A ideia segue a linha de pensamento a que aderiram alguns criadores nos anos 1990, na área da dança, como, por exemplo, Meg Stuart e Mark Tompkins, que trabalharam num modo de estar em público “totalmente improvisado”, recordou a coreógrafa que, desde 1996, coreografa e participa em processos de pesquisa, pedagogia e em filmes com colaboradores de várias áreas artísticas.
Foram estes criadores que adotaram uma atitude de “arriscar no desconhecido” da improvisação, recordou, por exemplo, sobre trabalhos da criadora norte-americana Meg Stuart, nascida em 1965, em cuja obra esta prática era importante, nomeadamente em “Crash Landing”.
Stuart, que trabalha entre Bruxelas e Berlim, com a sua companhia de dança Damaged Goods, tem vindo a desenvolver novas linguagens coreográficas para cada colaboração com outros artistas de disciplinas diferentes, navegando nas áreas da dança e do teatro.
No dia 06 de junho, o grupo propõe-se pensar, com um conjunto de outros artistas, “nos efeitos de desacelerar, adiar, procrastinar ou sabotar”, num evento de dez horas a acontecer no Jardim Botânico de Lisboa, aberto ao público, seguindo as restrições obrigatórias no quadro da pandemia.

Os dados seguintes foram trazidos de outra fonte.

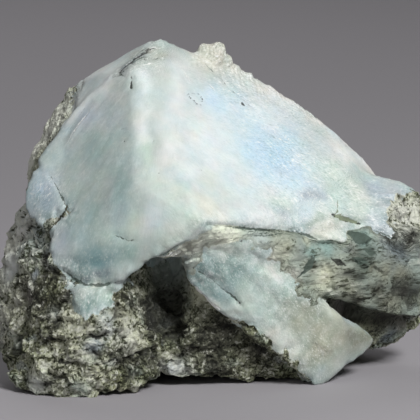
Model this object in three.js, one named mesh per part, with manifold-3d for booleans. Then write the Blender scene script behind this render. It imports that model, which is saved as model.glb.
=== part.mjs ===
import * as THREE from "three";
import { mergeVertices } from "three/addons/utils/BufferGeometryUtils.js";
import Module from "manifold-3d";

// One rough piece of larimar, as it was broken from its vein: a smooth pale crown of pectolite
// over a spur of the same stone, both grown through coarse grey-green volcanic rock.
// Millimetres, +Z up, seen from -Y. It stands on small worn flats at z = 0, with the origin
// under its middle.

// Driving dimensions of the finished stone.
const stoneWidth = 57;
const stoneDepth = 40.5;
const stoneHeight = 43;

// How the surface is drawn.
const sphereCuts = 20; // cuts along each edge of the icosahedron that the surface starts as
const heart = new THREE.Vector3(-7, -1, 22); // the point inside the stone that all rays start from
const reach = 44; // longer than the longest ray
const closeEnough = 0.01;
const evenings = 10; // rounds of spreading the points evenly over the stone
const edgeRound = 0.25; // rounding where two faces of one block meet
const skin = 0.3; // how far a block's faces stand out from its corners' planes
const seamBlend = 0.3; // rounding where two blocks meet
const kindBlend = 0.5; // how gradually smooth pectolite turns into rough rock
const restLevel = 0.3; // everything under this height is worn flat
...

Nesta ação a que chamaram “Encontro Duracional Performativo”, pretendem “descobrir outras possibilidades ligadas ao improviso, à resistência, à escolha, pondo a hipótese de uma escola de liberdade de escolha, procurando alternativas à produtividade, ao ‘burnout’ [esgotamento físico e mental], e à cativação do tempo de atenção ao trabalho”, explicitou a criadora.
Improvisadores, artistas e estudantes na área da dança e da ‘performance’ vão ser convidados a estar presentes na maratona em português e inglês, aberta a todo o público interessado na improvisação.